THE TASK: Quote verbatim the span of lines that begins the listing below and closes with the line containing "VIEW_LENS = 88.45".

============

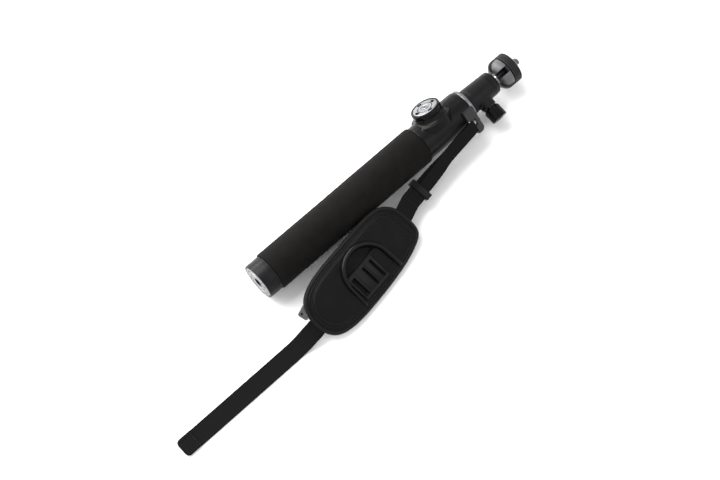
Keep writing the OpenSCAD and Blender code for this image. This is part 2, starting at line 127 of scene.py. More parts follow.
# ---------------------------------------------------------------- camera and stage
VIEW_AZIMUTH = math.radians(-42.78)
VIEW_ELEVATION = math.radians(69.06)
VIEW_DISTANCE = 1.3573
VIEW_TARGET = Vector((0.0804, -0.0274, 0))
VIEW_LENS = 88.45


def add_camera():
    """The camera looks down at the table, turned about its target by azimuth and elevation."""
    flat = math.cos(VIEW_ELEVATION)
    back = Vector((
        math.sin(VIEW_AZIMUTH) * flat, -math.cos(VIEW_AZIMUTH) * flat, math.sin(VIEW_ELEVATION)))
    data = bpy.data.cameras.new("camera")
    data.lens = VIEW_LENS
    camera = bpy.data.objects.new("camera", data)
    camera.matrix_world = axes_at(
        VIEW_TARGET + back * VIEW_DISTANCE, back, (math.cos(VIEW_AZIMUTH), math.sin(VIEW_AZIMUTH), 0))
    bpy.context.scene.collection.objects.link(camera)
    bpy.context.scene.camera = camera


def add_light(name, at, aim, size, watts):
    data = bpy.data.lights.new(name, "AREA")
    data.shape = "RECTANGLE"
    data.size, data.size_y = size
    data.energy = watts
    light = bpy.data.objects.new(name, data)
    light.matrix_world = axes_at(at, Vector(at) - Vector(aim), (1, 0, 0))
    bpy.context.scene.collection.objects.link(light)


def add_studio():
    """A white room with a soft light above, a low strip at the far side and a weak fill at the near side."""
    world = bpy.data.worlds.new("studio")
    world.use_nodes = True
    world.node_tree.nodes["Background"].inputs["Color"].default_value = (1, 1, 1, 1)
    world.node_tree.nodes["Background"].inputs["Strength"].default_value = 0.95
    bpy.context.scene.world = world
    bpy.context.scene.view_settings.view_transform = "Standard"
    centre = (0.08, -0.03, 0)
    add_light("overhead", (-0.1, 0.7, 1.15), centre, (1.0, 0.6), 17)
    add_light("side_strip", (-0.2, 1.0, 0.4), centre, (1.4, 0.3), 18)
    add_light("front_fill", (0.6, -0.9, 1.0), centre, (0.9, 0.9), 3)


# ---------------------------------------------------------------- materials
def srgb(code):
    """A linear colour from an sRGB hex code."""
    parts = [int(code[i:i + 2], 16) / 255 for i in (1, 3, 5)]
    return tuple(c / 12.92 if c <= 0.04045 else ((c + 0.055) / 1.055) ** 2.4 for c in parts) + (1,)


def node(tree, kind, links=None, **settings):
    """Adds a node. Settings are its properties, or its inputs where they are named with a capital.
    A link is a socket, a node for its first output, or a plain number, by the input's name or place."""
    made = tree.nodes.new(kind)
    for key, value in settings.items():
        if key[0].isupper():
            made.inputs[key.replace("_", " ")].default_value = value
        else:
            setattr(made, key, value)
    for key, source in (links or {}).items():
        if isinstance(source, (int, float)):
            made.inputs[key].default_value = source
        else:
            socket = source.outputs[0] if isinstance(source, bpy.types.Node) else source
            tree.links.new(socket, made.inputs[key])
    return made


def finish_of(name, rough, colour=None, **settings):
    """A material with a Principled shader whose plain values are set on its own sockets."""
    made = bpy.data.materials.new(name)
    made.use_nodes = True
    tree = made.node_tree
    shader = tree.nodes["Principled BSDF"]
    shader.inputs["Roughness"].default_value = rough
    if colour:
        shader.inputs["Base Color"].default_value = srgb(colour)
    for key, value in settings.items():
        shader.inputs[key.replace("_", " ")].default_value = value
    made.diffuse_color = srgb(colour) if colour else (0.5, 0.5, 0.5, 1)
    return made, tree, shader


def object_space(tree, to_local=None):
    """Object coordinates, turned into a piece's own frame where one is given."""
    source = node(tree, "ShaderNodeTexCoord").outputs["Object"]
    if to_local is None:
        return source
    back = to_local.inverted()
    return node(
        tree, "ShaderNodeMapping", {"Vector": source},
        Location=back.translation, Rotation=back.to_euler()).outputs["Vector"]


def tint(tree, shader, pattern, low, high, start=0.0, end=1.0):
    """The base colour runs from low to high as a pattern rises from start to end."""
    ramp = node(tree, "ShaderNodeValToRGB", {"Fac": pattern})
    for stop, place, code in zip(ramp.color_ramp.elements, (start, end), (low, high)):
        stop.position = place
        stop.color = srgb(code)
    tree.links.new(ramp.outputs["Color"], shader.inputs["Base Color"])


def grain(tree, where, size_mm, detail=3):
    """A cloudy pattern whose patches are about a given size."""
    return node(
        tree, "ShaderNodeTexNoise", {"Vector": where},
        Scale=1 / (size_mm * MM), Detail=detail).outputs["Fac"]


def mottle(tree, shader, where, low, high, size_mm):
    """The base colour drifts between two close tones over patches of a given size."""
    tint(tree, shader, grain(tree, where, size_mm, 4), low, high, 0.35, 0.65)


def roughen(tree, shader, source, low, high):
    """Roughness runs from low to high with a pattern."""
    spread = node(tree, "ShaderNodeMapRange", {"Value": source}, To_Min=low, To_Max=high)
    tree.links.new(spread.outputs["Result"], shader.inputs["Roughness"])


def emboss(tree, shader, height, depth_mm, strength=1.0, below=None):
    """Bump of a real depth, on top of another bump if one is given."""
    links = {"Height": height}
    if below:
        links["Normal"] = below
    bump = node(tree, "ShaderNodeBump", links, Distance=depth_mm * MM, Strength=strength)
    tree.links.new(bump.outputs["Normal"], shader.inputs["Normal"])
    return bump.outputs["Normal"]


# A wave texture at scale 1 repeats after this length.
WAVE = math.pi / 10


def grip_foam():
    """Closed-cell EVA foam, sanded: dead matte, with open cells under half a millimetre."""
    made, tree, shader = finish_of("closed_cell_foam_sanded", 0.85, Specular_IOR_Level=0.14)
    where = object_space(tree)
    mottle(tree, shader, where, "#080706", "#0e0b0a", 9)
    cells = node(
        tree, "ShaderNodeTexVoronoi", {"Vector": where}, Scale=1 / (0.55 * MM)).outputs["Distance"]
    low = emboss(tree, shader, cells, 0.10, 0.6)
    emboss(tree, shader, grain(tree, where, 3.5), 0.22, 0.5, low)
    return made


def satin_plastic(name, low, high, rough, level):
    """Glass-filled nylon or ABS with a spark-eroded mould finish: an even, fine satin."""
    made, tree, shader = finish_of(name, rough, IOR=1.5, Specular_IOR_Level=level)
    where = object_space(tree)
    mottle(tree, shader, where, low, high, 14)
    fine = grain(tree, where, 0.35, 2)
    roughen(tree, shader, grain(tree, where, 5), rough - 0.06, rough + 0.08)
    emboss(tree, shader, fine, 0.03, 0.5)
    return made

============

EXERCISE RESULT:
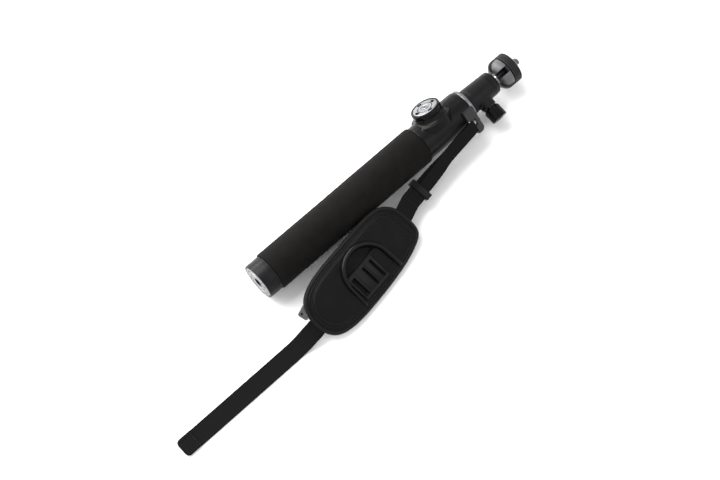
Keep writing the OpenSCAD and Blender code for this image. This is part 2, starting at line 127 of scene.py. More parts follow.
# ---------------------------------------------------------------- camera and stage
VIEW_AZIMUTH = math.radians(-42.78)
VIEW_ELEVATION = math.radians(69.06)
VIEW_DISTANCE = 1.3573
VIEW_TARGET = Vector((0.0804, -0.0274, 0))
VIEW_LENS = 88.45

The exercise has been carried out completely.